[START OF RECORD EXCERPTS]

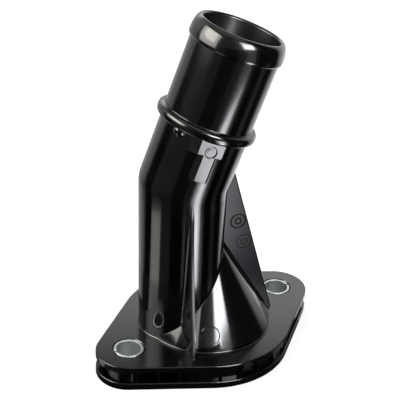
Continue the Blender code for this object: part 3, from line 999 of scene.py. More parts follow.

[END OF RECORD EXCERPTS]
[START OF RECORD EXCERPTS]

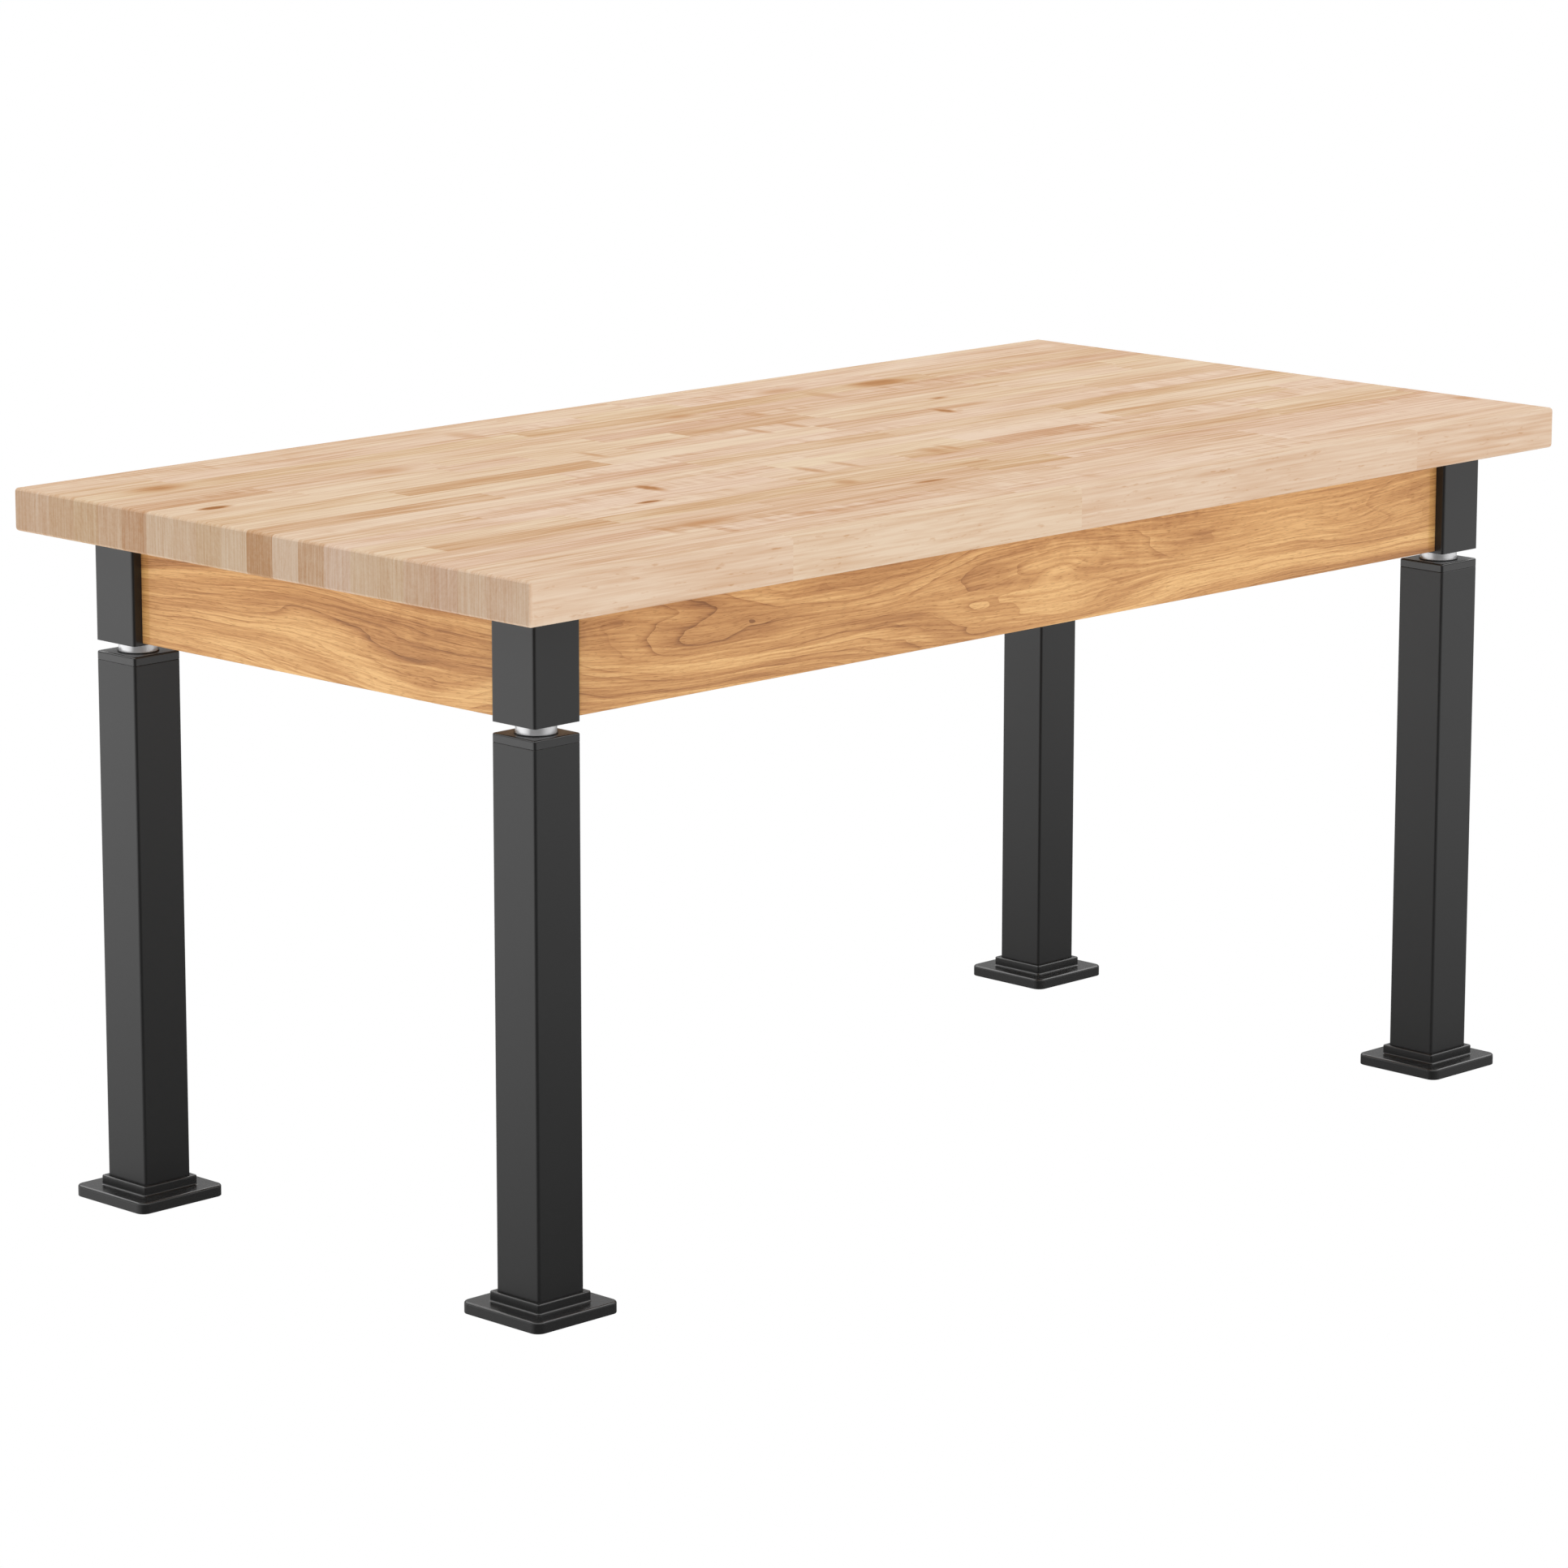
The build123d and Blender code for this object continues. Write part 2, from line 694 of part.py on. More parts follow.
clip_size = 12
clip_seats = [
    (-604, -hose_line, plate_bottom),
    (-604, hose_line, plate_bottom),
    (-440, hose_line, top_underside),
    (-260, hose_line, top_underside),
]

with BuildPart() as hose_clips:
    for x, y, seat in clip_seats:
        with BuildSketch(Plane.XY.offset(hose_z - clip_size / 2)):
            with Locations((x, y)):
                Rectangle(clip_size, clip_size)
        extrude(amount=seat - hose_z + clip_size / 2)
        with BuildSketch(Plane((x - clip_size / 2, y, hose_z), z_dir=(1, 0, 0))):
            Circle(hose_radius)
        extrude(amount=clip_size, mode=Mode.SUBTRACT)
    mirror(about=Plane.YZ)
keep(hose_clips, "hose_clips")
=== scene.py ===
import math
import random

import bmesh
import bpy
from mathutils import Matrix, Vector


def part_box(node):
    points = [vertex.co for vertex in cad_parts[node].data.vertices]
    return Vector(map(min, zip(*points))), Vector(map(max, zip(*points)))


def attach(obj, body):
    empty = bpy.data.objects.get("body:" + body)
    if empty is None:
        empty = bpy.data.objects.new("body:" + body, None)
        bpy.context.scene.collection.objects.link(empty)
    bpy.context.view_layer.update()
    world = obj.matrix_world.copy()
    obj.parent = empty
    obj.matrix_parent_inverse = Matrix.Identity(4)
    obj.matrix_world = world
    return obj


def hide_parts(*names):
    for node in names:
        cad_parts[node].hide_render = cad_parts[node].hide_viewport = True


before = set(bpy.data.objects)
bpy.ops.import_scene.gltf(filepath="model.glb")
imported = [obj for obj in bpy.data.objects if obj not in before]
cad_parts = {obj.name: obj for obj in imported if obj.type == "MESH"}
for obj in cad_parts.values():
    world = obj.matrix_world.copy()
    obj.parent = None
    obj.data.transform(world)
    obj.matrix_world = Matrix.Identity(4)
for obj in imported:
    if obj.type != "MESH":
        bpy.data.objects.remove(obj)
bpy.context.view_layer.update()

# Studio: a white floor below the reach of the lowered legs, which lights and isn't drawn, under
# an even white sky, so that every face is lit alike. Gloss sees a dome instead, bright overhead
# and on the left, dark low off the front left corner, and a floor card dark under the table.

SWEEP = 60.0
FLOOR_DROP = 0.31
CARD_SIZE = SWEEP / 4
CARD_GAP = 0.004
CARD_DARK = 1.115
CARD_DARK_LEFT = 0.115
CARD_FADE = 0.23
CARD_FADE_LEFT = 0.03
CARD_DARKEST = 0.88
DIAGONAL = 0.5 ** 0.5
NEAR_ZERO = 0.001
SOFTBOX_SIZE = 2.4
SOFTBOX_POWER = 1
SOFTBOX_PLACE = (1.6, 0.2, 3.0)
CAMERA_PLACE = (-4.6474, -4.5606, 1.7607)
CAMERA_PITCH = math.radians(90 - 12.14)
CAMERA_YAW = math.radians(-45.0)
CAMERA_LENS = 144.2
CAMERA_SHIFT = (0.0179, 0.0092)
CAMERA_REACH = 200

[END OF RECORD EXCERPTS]

§ **REQUIREMENTS**
Give back exactly the lines running from the line that contains "before = set(bpy.data.objects)" through the line that contains "# and on the", and nothing outside them.

§ **RESULT**
before = set(bpy.data.objects)
bpy.ops.import_scene.gltf(filepath="model.glb")
imported = [obj for obj in bpy.data.objects if obj not in before]
cad_parts = {obj.name: obj for obj in imported if obj.type == "MESH"}
for obj in cad_parts.values():
    world = obj.matrix_world.copy()
    obj.parent = None
    obj.data.transform(world)
    obj.matrix_world = Matrix.Identity(4)
for obj in imported:
    if obj.type != "MESH":
        bpy.data.objects.remove(obj)
bpy.context.view_layer.update()

# Studio: a white floor below the reach of the lowered legs, which lights and isn't drawn, under
# an even white sky, so that every face is lit alike. Gloss sees a dome instead, bright overhead
# and on the left, dark low off the front left corner, and a floor card dark under the table.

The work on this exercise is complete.